Discussion in 'SN95 4.6L Mustang Tech' started by bhuff30, Oct 11, 2013.

  1. I am considering the PI head swap for my daily driver: 97 GT, 217k miles. She already has a PI intake, PI cams and some other basic bolt ons (OR H-pipe, underdrive pulleys, upper plenum / 75mm TB, drop in K&N, tuner). Only current issue on the top end is some slightly old valve seals that occasionally leave a puff of blue smoke at a long stop light. Timing chain guides were replaced at 175k, so I don't worry about the timing set too much.

    In the garage, I have a low mileage Romeo PI engine with a smoking problem. From testing, I think it's a blown head gasket, or maybe a ring pack issue. I will be tearing down the engine to part it out anyway, so I will have the heads literally in hand.

    So is it worth the effort? The gains would only be 5-10hp, even with my other mods? The time required is around 12-16 hours to do it yourself? I guess the only cost would be the FMS head change kit at around $120. Seems like too much work, so I am thinking it makes more sense to sell the heads, and use the time and money for the roadster instead, so I'll be curious your replies.
  2. I'll leave a longer reply later tonight when I get time.

    But short answer? Yes.
  3. Doing a quick search, it looks like the power gain may be closer to 15 hp. Of course, torque should be up throughout the range due to the increased static compression. I will probably hold onto the heads and look for a good chance to install them.
  4. They will probably add more than 15 hp because I think you will get more compression. PI heads on a non-PI bottom end usually make more power than a full PI engine. And since you already have them you might as well get them ported by a good company. They will make a night and day difference with a good stage 1 cam. If you upgrade the springs and go with a stage 2 cam then you will gain even more!
  5. To add, if you take your time (if it isn't your DD and you can spare downtime), then why not just build a short block. You already have the block. The GT crank is good for probably like 700 or 800 hp. Tear that block down, get it machined, add some H-Beam rods and forged pistons with a good 9.0:1 - 9.5:1 compression ration (if planning to go FI) or like 10.5:1 - 11.0:1 (if staying NA). Then get the heads ported, add some aftermarket cams, and do the engine install. You may be looking at spending about $2500-$3000 but that engine will be rock solid and a beast.
  6. She is a daily driver, so I don't want to put big money or effort into the project. Yeah, an aftermarket cam might give me 30hp, but at $600, I will pass. Then again, 15hp for the cost of a $120 head change kit sounds pretty good.
    My money and effort (in terms of cars), is getting wrapped up in the FFR.
  7. Alright, 2 days later, I finally get the time, haha.

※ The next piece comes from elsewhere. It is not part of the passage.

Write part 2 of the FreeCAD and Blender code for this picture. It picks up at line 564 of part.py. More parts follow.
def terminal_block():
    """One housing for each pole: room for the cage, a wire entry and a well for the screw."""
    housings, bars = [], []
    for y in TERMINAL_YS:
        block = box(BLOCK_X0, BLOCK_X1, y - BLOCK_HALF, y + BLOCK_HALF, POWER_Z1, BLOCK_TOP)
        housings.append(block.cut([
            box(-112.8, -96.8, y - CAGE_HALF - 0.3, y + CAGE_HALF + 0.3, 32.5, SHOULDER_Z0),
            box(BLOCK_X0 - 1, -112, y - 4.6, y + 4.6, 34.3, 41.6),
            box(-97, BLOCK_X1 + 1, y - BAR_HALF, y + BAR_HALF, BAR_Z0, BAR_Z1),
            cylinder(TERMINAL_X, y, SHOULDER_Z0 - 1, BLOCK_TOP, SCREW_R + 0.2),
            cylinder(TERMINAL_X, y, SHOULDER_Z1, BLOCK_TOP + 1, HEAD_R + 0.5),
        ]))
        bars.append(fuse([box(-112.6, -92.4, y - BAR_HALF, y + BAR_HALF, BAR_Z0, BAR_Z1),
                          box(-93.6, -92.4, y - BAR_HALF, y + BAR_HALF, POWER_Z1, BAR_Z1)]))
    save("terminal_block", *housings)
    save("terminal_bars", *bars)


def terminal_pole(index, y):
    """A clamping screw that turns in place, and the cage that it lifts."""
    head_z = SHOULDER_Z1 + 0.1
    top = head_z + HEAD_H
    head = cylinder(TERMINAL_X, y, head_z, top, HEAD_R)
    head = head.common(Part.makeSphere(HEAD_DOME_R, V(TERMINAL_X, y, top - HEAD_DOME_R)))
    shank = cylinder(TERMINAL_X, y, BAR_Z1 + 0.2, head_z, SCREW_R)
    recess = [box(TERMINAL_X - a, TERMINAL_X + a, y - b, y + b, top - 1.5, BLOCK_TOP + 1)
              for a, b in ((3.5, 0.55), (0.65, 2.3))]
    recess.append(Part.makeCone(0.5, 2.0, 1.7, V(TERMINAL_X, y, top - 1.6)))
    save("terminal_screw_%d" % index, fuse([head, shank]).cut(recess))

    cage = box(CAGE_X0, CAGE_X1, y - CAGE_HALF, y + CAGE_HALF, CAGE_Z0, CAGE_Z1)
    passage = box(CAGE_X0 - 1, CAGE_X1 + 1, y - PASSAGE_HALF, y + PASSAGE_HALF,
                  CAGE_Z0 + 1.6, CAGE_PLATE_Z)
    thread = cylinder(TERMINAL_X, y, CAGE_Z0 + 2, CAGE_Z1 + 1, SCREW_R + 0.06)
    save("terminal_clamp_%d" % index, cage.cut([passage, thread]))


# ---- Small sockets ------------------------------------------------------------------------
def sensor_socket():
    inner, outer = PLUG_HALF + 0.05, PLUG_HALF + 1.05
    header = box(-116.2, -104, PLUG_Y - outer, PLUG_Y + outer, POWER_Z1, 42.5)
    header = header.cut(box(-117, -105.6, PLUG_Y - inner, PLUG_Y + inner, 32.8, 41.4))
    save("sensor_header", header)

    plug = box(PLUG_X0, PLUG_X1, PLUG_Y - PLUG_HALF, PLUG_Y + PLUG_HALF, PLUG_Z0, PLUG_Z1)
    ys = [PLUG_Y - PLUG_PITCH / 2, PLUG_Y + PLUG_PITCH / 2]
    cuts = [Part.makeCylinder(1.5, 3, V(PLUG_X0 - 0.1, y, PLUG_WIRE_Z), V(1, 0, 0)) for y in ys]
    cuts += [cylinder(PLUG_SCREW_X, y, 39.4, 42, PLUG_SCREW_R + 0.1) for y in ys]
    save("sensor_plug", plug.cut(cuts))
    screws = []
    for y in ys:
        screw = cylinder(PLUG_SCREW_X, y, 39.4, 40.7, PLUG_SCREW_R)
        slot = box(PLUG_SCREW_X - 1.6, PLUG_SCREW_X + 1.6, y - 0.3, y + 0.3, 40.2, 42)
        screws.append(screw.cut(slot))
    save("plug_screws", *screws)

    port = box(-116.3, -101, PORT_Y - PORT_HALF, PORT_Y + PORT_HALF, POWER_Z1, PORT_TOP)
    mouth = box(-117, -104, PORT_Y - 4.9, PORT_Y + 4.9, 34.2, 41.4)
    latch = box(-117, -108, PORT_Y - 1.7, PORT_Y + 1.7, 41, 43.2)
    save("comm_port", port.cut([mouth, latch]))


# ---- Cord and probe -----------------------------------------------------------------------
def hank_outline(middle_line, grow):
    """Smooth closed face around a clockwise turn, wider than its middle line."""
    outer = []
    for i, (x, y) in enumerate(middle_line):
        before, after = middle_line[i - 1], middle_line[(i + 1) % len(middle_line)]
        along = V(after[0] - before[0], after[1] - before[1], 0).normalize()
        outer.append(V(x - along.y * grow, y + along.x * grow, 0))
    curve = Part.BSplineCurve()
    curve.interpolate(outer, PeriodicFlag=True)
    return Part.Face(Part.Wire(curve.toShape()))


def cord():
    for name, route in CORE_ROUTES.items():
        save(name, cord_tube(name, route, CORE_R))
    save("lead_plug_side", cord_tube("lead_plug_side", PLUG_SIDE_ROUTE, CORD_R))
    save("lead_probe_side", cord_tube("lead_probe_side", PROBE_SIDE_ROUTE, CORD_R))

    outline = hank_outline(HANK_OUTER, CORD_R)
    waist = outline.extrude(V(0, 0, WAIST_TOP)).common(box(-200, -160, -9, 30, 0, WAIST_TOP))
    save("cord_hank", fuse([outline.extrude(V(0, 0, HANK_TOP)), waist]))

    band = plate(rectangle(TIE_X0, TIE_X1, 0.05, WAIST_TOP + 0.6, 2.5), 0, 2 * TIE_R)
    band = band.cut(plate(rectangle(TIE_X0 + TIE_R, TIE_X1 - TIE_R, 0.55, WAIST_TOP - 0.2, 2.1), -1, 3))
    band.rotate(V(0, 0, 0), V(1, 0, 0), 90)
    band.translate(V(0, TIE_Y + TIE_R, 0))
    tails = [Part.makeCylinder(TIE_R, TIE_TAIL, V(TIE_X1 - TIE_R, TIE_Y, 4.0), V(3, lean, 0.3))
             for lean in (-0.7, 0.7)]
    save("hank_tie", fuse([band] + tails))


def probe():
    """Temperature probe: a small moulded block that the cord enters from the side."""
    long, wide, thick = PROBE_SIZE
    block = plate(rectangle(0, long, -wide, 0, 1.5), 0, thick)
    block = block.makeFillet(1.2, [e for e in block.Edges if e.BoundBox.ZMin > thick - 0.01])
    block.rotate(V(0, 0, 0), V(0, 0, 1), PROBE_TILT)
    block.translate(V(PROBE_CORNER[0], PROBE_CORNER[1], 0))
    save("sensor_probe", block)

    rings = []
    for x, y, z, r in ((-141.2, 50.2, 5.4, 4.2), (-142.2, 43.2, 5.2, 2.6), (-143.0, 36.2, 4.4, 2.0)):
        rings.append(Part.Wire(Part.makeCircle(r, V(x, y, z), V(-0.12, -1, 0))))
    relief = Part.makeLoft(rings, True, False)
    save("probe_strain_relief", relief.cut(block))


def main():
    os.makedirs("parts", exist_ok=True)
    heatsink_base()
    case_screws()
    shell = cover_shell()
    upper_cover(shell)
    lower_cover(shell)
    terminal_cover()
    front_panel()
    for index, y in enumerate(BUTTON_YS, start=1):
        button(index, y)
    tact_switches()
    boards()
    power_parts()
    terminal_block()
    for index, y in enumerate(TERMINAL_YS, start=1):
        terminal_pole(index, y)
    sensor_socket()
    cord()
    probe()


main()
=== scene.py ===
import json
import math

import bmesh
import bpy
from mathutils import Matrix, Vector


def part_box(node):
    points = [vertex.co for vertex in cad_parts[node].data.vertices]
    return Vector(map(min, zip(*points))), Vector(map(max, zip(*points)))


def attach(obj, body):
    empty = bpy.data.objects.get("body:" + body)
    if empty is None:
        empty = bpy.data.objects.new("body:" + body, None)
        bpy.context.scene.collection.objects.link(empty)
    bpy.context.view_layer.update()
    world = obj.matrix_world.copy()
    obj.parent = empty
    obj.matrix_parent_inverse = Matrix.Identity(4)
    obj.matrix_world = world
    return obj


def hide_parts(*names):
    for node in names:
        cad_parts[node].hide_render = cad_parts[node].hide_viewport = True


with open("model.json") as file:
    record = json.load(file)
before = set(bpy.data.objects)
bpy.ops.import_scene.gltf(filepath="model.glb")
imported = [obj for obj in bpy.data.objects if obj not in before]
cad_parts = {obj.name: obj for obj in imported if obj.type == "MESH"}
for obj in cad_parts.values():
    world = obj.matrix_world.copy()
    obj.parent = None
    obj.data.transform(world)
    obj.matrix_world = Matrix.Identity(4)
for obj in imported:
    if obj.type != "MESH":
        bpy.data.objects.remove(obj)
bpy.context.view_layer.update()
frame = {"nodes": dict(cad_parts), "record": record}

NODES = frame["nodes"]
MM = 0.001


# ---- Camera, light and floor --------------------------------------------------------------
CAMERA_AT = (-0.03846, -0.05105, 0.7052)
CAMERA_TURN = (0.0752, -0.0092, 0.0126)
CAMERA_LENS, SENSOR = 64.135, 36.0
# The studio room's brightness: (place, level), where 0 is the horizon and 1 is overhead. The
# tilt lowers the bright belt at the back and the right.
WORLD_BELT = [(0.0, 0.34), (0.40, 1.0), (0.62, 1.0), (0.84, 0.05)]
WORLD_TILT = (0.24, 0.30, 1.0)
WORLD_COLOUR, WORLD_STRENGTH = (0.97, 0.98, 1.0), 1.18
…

    I think you're going to see a good bit more than 10 horsepower. I think that the better heads, bump in compression, and (I'm assuming) tune afterwards, you'll see more like 20-25 on the tires. Basic bolt-on (CAI, exhaust, tune/timing adjuster), PI head-swap cars will make 260ish on the tires (amirite? @Winters98GT ). At the same time, I remember someone on here a WHILE ago had a 100% full bolt-on, PI cam/intake setup with NPI heads that made 225 on the tires. That's 35 rwhp. So I think you're selling yourself short on how much you'll pick up.

    Granted my case is under boost, I picked up a TON of power simply by going to PI heads. My semi-old setup (blower, blower cams, NPI heads, intake, exhaust, tune) trapped a best of 112 mph in pretty decent weather. When that motor popped, I went to a full PI motor on the exact same components, and it went 118 mph in similar conditions. So even without the bump in compression, I picked up 6 mph in the 1/4 just from PI heads. That's a solid 60 rwhp.

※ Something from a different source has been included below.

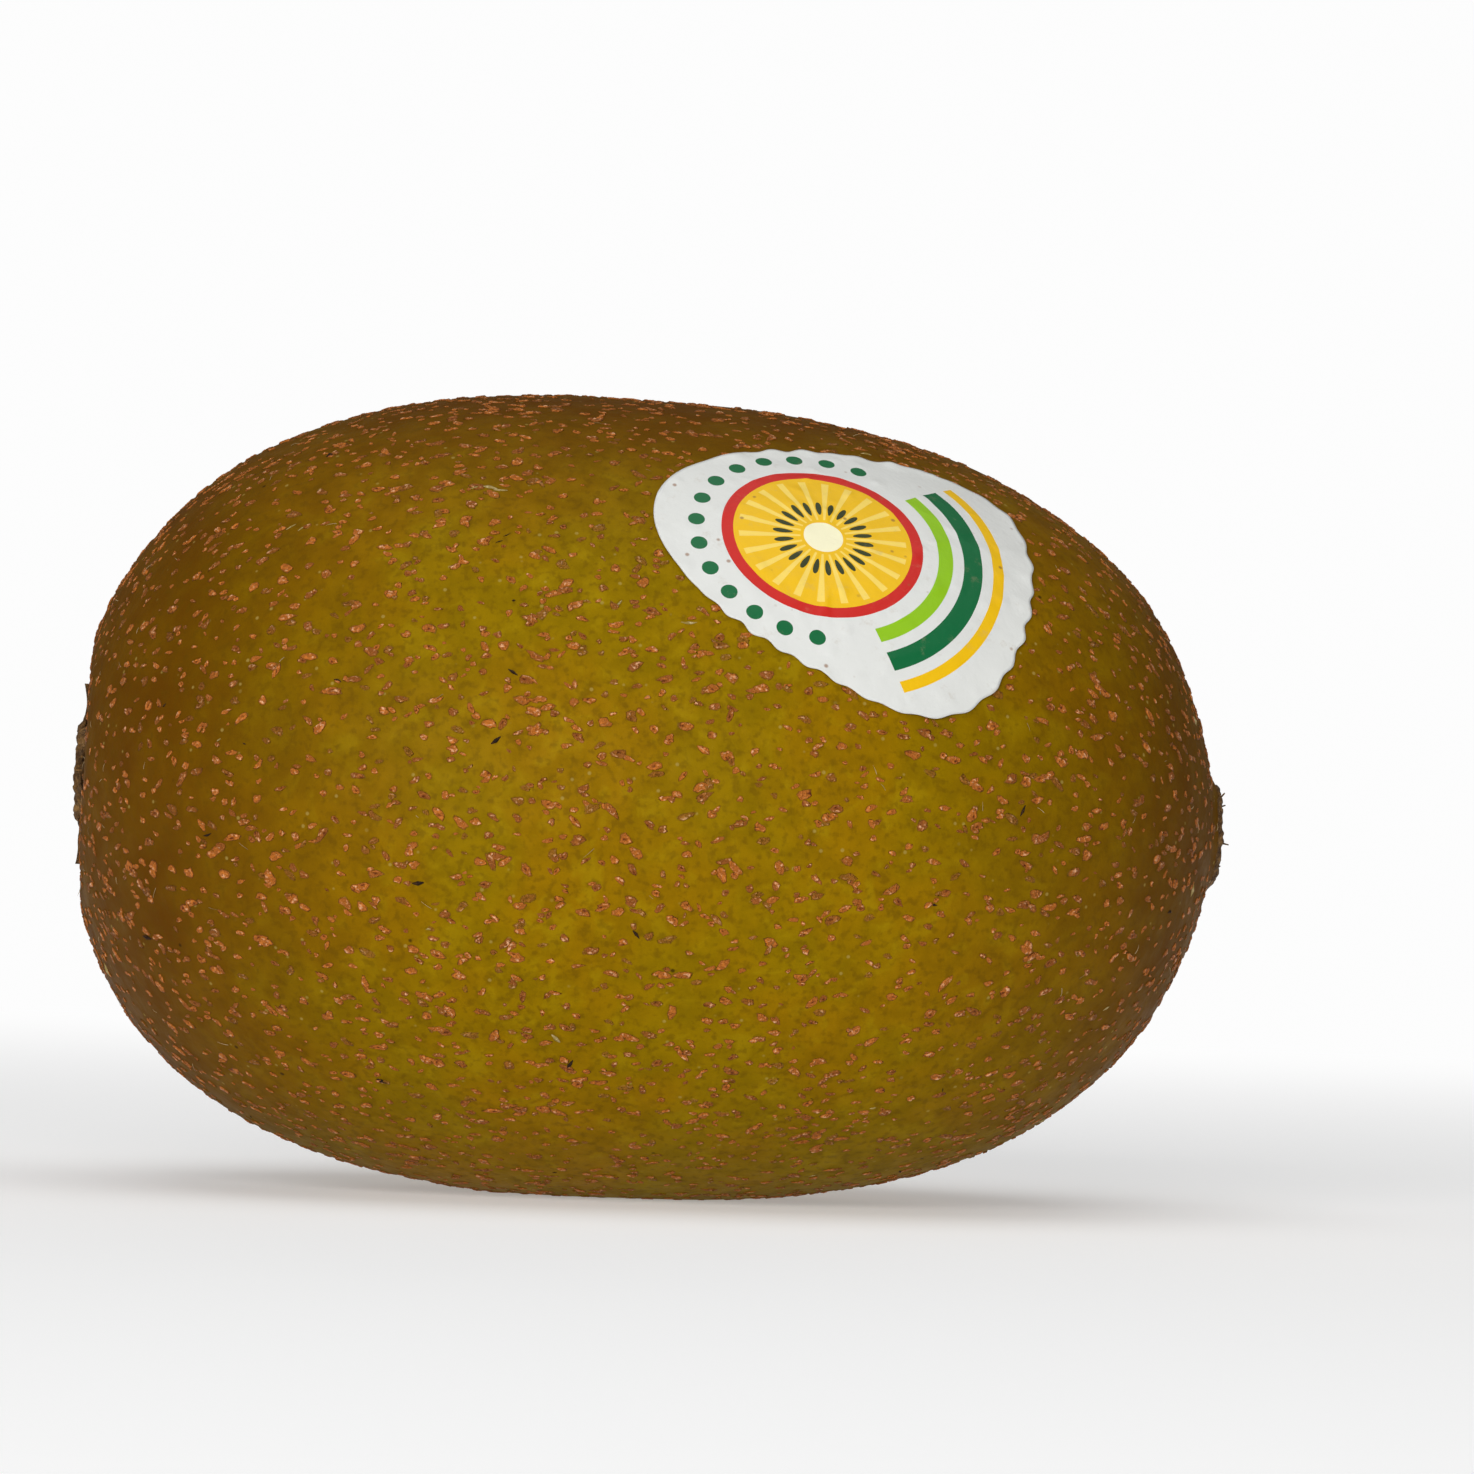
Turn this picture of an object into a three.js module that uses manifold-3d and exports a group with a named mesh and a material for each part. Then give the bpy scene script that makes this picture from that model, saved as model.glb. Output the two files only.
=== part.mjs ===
// A golden kiwifruit lying on its side, with the paper label that is stuck on it.
// Millimetres, +Z up. +X points to the blossom end, and -Y faces the viewer, who sees the label.
// The origin is the middle of the small flat spot that the fruit rests on.
import * as THREE from "three";
import { mergeVertices } from "three/addons/utils/BufferGeometryUtils.js";
import Module from "manifold-3d";

// Body: a blunt egg shape about a long axis, a little wider than it is high.
const LENGTH = 69.6; // between the poles, before the two ends are shaped
const HEIGHT = 49.4;
const WIDTH = 51.8;
const END_POWER = 2.43; // over 2 makes the ends blunter than an ellipse's
const SIDE_POWER = 2.4;
const TAPER = 0.0315; // share of the thickness lost from the middle to the blossom end
const LOBES = [
  { count: 3, share: 0.006, phase: 0.9 },
  { count: 2, share: 0.005, phase: -0.5 },
]; // low swellings that run from end to end
const FLAT_DEPTH = 0.25; // how far the resting spot is pressed in
const RINGS_EACH_HALF = 25;
const RING_CROWDING = 0.8; // from 0, even, to 1, where the rings crowd together at the poles
const AROUND = 38;

// Stem end: a shallow bowl round a corky collar, which is the scar of the stalk.
const BOWL = { depth: 2.1, radius: 9.5 };
const COLLAR = { height: 1.35, radius: 2.7, width: 0.8 };
const SCAR_PIT = { depth: 0.5, radius: 1.1 };
const SEPALS = 5;
const SEPAL = { root: 2.5, length: 3.6, width: 3.1, thickness: 1, droop: 0.5, unevenness: 0.2 };

// Blossom end: a low nose with a rim, and the stubs of the dried styles inside it.
const NOSE = { height: 0.7, radius: 5.6 };
const RIM = { height: 0.45, radius: 2.7, width: 0.8 };
const NOSE_PIT = { depth: 1.3, radius: 1.7 };
const STYLES = 18;
const STYLE = { length: 2.1, radius: 0.36, sides: 3, root: 0.7, lean: 0.75, ring: 1.6 };

// Russet specks: raised corky scabs, fewer here than in life and about twice as wide.
const SPECKS = 335;
const SPECK = { radius: 0.8, spread: 0.3, height: 0.3, root: 0.3, sides: 5 };
const SPECK_SPACING = 3.4;
const SPECK_CLEARANCE = { stem: 7.2, blossom: 4.6, rest: 8.5, label: 1.6 };

// Paper label: an oblong with one narrower, smooth end and a waved cut edge, which follows the skin.
const LABEL = { halfLength: 11.7, halfWidth: 9.7, widening: 0.3, endPower: 2.8, sidePower: 2 };
const LABEL_PLACE = { along: 10.95, latitude: 41.5, turn: -9.5 }; // millimetres from mid-fruit, degrees
const LABEL_WAVES = { count: 34, height: 0.14, samples: 4 };
const LABEL_GAP = 0.12; // the glue
const LABEL_THICKNESS = 0.25;
const LABEL_RINGS = 4;

const HALF_LENGTH = LENGTH / 2;
const HALF_HEIGHT = HEIGHT / 2;
const HALF_WIDTH = WIDTH / 2;
// The taper alone would tip the underside, so the long axis dips towards the blossom end by as much.
const DIP = Math.atan((TAPER * HALF_HEIGHT) / HALF_LENGTH);

const wasm = await Module();
wasm.setup();

function hump(distance, width) {
  return Math.exp(-((distance / width) ** 2));
}

// Repeatable random numbers from 0 to 1.
function seededDraw(seed) {
  let state = seed;
  return () => {
    state = (state + 0x6d2b79f5) | 0;
    let mixed = Math.imul(state ^ (state >>> 15), 1 | state);
    mixed = (mixed + Math.imul(mixed ^ (mixed >>> 7), 61 | mixed)) ^ mixed;
    return ((mixed ^ (mixed >>> 14)) >>> 0) / 2 ** 32;
  };
}

// Thickness at a place along the fruit, from -1 at the stem end to 1, as a share of the greatest.
function girth(place) {
  const share = Math.max(0, 1 - Math.abs(place) ** END_POWER);
  return share ** (1 / SIDE_POWER) * (1 - TAPER * place);
}

// How far the stem end stands out of the plain body, at a distance from the long axis.
function stemRelief(distance) {
  const bowl = 0.5 + 0.5 * Math.cos(Math.PI * Math.min(distance / BOWL.radius, 1));
  const collar = hump(distance - COLLAR.radius, COLLAR.width);
  const pit = hump(distance, SCAR_PIT.radius);
  return COLLAR.height * collar - BOWL.depth * bowl - SCAR_PIT.depth * pit;
}

// The same at the blossom end.
function blossomRelief(distance) {
  const nose = hump(distance, NOSE.radius);
  const rim = hump(distance - RIM.radius, RIM.width);
  const pit = hump(distance, NOSE_PIT.radius);
  return NOSE.height * nose + RIM.height * rim - NOSE_PIT.depth * pit;
}

// A point of the skin, with the long axis on X and its middle at the centre.
// The latitude turns from the viewer's side, through the top, to the back.
function skinPoint(place, latitude) {
  const thickness = girth(place);
  const distance = HALF_HEIGHT * thickness;
  const relief = place < 0 ? -stemRelief(distance) : blossomRelief(distance);
  const fade = 1 - place * place;
  const swellings = LOBES.map((lobe) => lobe.share * Math.cos(lobe.count * latitude + lobe.phase));
  const swollen = swellings.reduce((sum, swelling) => sum + swelling * fade, 1) * thickness;
  return new THREE.Vector3(
    HALF_LENGTH * place + relief,
    -HALF_WIDTH * swollen * Math.cos(latitude),
    HALF_HEIGHT * swollen * Math.sin(latitude),
  );
}

function skinNormal(place, latitude) {
  const step = 1e-3;
  const along = skinPoint(place + step, latitude).sub(skinPoint(place - step, latitude));
  const around = skinPoint(place, latitude + step).sub(skinPoint(place, latitude - step));
  return along.cross(around).normalize();
}

// Places of the rings, from the stem end to the blossom end.
function ringPlaces() {
  const half = [];
  for (let ring = 0; ring < RINGS_EACH_HALF; ring++) {
    const share = ring / RINGS_EACH_HALF;
    const turn = (Math.PI / 2) * share * (1 - RING_CROWDING + RING_CROWDING * share);
    half.push(Math.cos(turn) ** (2 / END_POWER));
  }
  return [...half.map((place) => -place), 0, ...half.reverse()];
}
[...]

    And on top of all this, just how much do you think you could get if you sold the heads? I know in my area, you'd be pretty lucky to get $150 for them. I see complete top ends going for $250. For the cost of a head-changing kit, I'd definitely say go for it. Also, if you wanted to save a few more bucks, I've read many times now that you can re-use the head bolts at least one extra time. So you may could pass on the head-changing kit and just get the gaskets.
  8. It depends how much you want to put in the engine, but if you just want to rebuild it throw some 4v rods and pistons in it. Makes 11.8-1 comp runs great off pump gas/e85(with tune).
  9. Sneaky, thanks for the info. A gain of 20-25hp would be great, and certainly worth the time and effort.

    Rusty, your 11.8:1 compression setup runs fine on premium? what cam are you running? I can see it working with an aftermarket cam where the cylinder pressures are a little lower, but probably not on a PI cam. Anyway, I will stick with 10.5:1 CR of the PI heads for now. If I ever need to replace the shortblock, I may pull a teksid and run it as is with flat tops.

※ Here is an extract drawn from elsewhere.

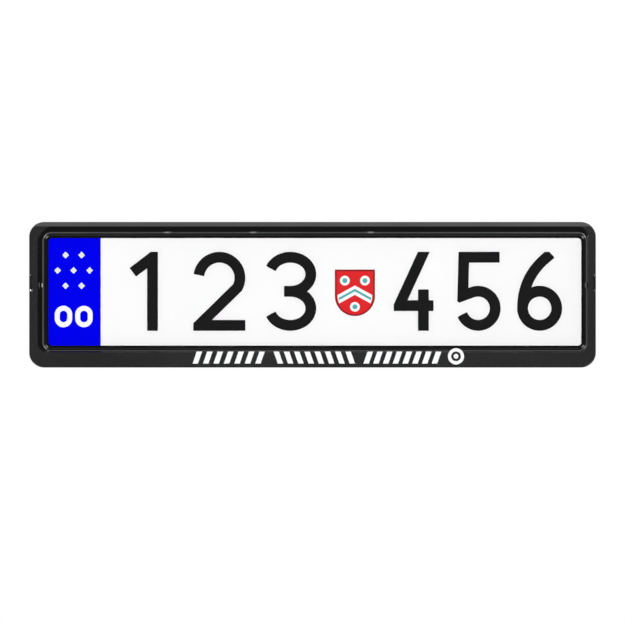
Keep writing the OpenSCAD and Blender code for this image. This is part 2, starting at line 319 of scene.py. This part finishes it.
pale_ink = film("pale_ink", linear(232, 236, 226), linear(226, 231, 222), 0.5)
teal_ink = film("teal_ink", linear(92, 176, 178), linear(84, 168, 172), 0.5)

for node, material in {
    "front_frame": black_frame,
    "base_carrier": black_base,
    "number_plate": sheet,
    "band_film": blue,
    "badge_film": red,
}.items():
    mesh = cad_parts[node].data
    mesh.materials.clear()
    mesh.materials.append(material)


# Distance fields: negative inside a shape, positive outside

MITRE = 1.45  # how far a pointed corner reaches, in half widths of its stroke
SHARP_TURN = (25, 170)  # the turns that get a pointed corner, in degrees
CAP_REACH, CAP_SIDE = 1.05, 1.1  # the room round an end that is cut square, in half widths


def union(distances):
    """The distance to the nearest of several shapes."""
    return np.minimum.reduce(list(distances))


def is_open(points):
    return math.dist(points[0], points[-1]) > 1e-9


def heading_and_length(start, end):
    dx, dz = end[0] - start[0], end[1] - start[1]
    length = math.hypot(dx, dz)
    return (dx / length, dz / length), length


def along_and_across(x, z, point, heading):
    """How far places are from a point, along a heading and to either side of it."""
    dx, dz = x - point[0], z - point[1]
    ux, uz = heading
    return dx * ux + dz * uz, np.abs(dz * ux - dx * uz)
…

    I started tearing down the PI engine and managed to twist off a valve cover bolt in the head. That should be fun to remove. Hopefully I can swap the heads in sometime before the end of the year. Again, daily driver, so probably around t-day or x-mas.
  10. My old car had stock cams. Perfectly fine on pump gas. You have to run really high timing to get one to knock. I have a race tune that will barely knock, and its like 26-27deg. at WOT. Stock timing on 96-98 cars are like 10-12 at WOT.

    Ive built 5 of the 4v rod/piston with pi head engines. Its a very fun/cheap engine. Even more fun on a 125-50 shot!